Later he said, "Don't be afraid to use words that other poets have used if they come alive and fresh to you. I was once accused of plagiarism because, forsooth I published the line "The moanings of the homeless sea". Said the clever critics, "Moanings" from Horace. "Homeless" from Shelley" - As if no one had heard the sea moan except Horace, or thought of the restless sea as 'homeless', except Shelley! The idiots! If I say 'The sun went down', they will at once accuse me of having got the idea from Homer or some other!"

On my way back to my lodgings I mused "How the poor old man loves his poetry and how he hates being made a little God of". I expect he has long ago realized that to be merely 'An idle singer', as he once called himself is, indeed, nothing to boast of."

So ended my hobnobbing with a poet who had the reputation of being misanthropical.
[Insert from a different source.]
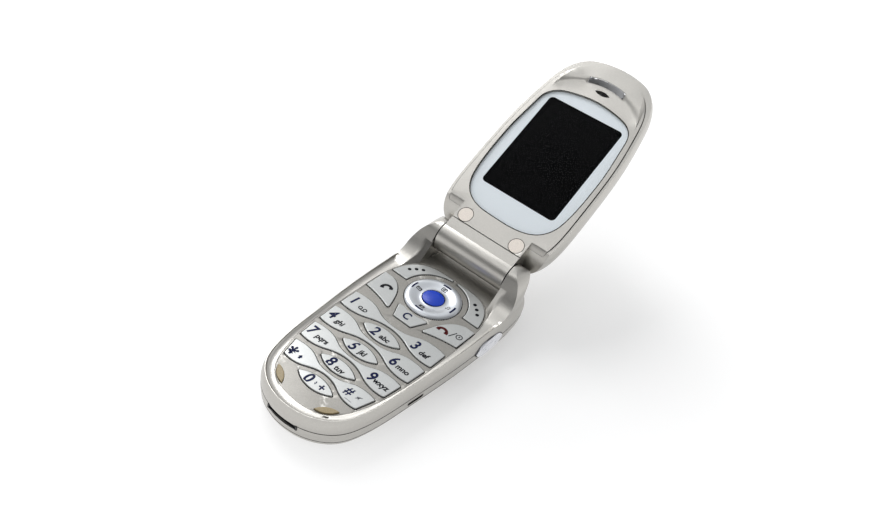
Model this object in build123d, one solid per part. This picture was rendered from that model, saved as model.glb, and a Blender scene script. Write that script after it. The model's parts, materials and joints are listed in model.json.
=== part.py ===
from build123d import *
import os
from math import cos, radians, sin

os.makedirs("parts", exist_ok=True)

# A compact flip phone, lying open on its back. Millimetres, +Z up, +X to the user's right and +Y from
# the chin to the hinge. The origin is the middle of the flat back, on the table.

# Overall sizes of the lower half
base_width = 44.0
base_length = 92.8
key_top_height = 10.3
rim_rise = 0.7
parting_height = 6.45
lid_height = 2.9
seam_gap = 0.15
cover_wall = 1.2
crest_inset = 0.8
overrun = 2.0

# Overall sizes of the upper half, measured from the hinge axis along it and across its thickness
flip_width = base_width
flip_reach = 83.6
flip_lobe_start = 4.2
flip_front = 4.85
flip_back = 4.85
flip_wall = 1.2
flip_edge_drop = 0.35
flip_edge_inset = 0.45
flip_seam = 0.12

# Hinge
open_tilt = 31.6
hinge_setback = 8.4
hinge_rise = 6.27
barrel_radius = 5.2
ear_width = 8.5
barrel_half_length = base_width / 2 - ear_width
barrel_bore = 3.2
hinge_clearance = 0.4
running_clearance = 0.05
ramp_angle = 55.0
ramp_reach = 16.5
ramp_clearance = 0.35
lobe_web = 5.6
funnel_lean = 0.7

# Keypad plate
side_band = 3.7
bezel_width = base_width - 2 * side_band
chin_band = 4.15
deck_depth = 2.95
bezel_drop = 0.35
bezel_thickness = 0.65
bezel_clearance = 0.08
bezel_bevel = 0.15
ledge_width = 0.8
ledge_thickness = 0.6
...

Soon afterwards I left the Isle of Wight, and it was not long before I saw in the newspaper that the singer of four score years and more had left this life of dischord and strife. Maybe he has since discovered that he had been by no means 'an idle singer', but that his songs have filled and will go on filling many lives with beauty and many hearts with love. And now that the mists of earth have passed away for him, and he, perchance, has long since arrived at the place where Love and Beauty are the very atmosphere and every thought is music, he is no more called misanthropical by his fellow still human singers.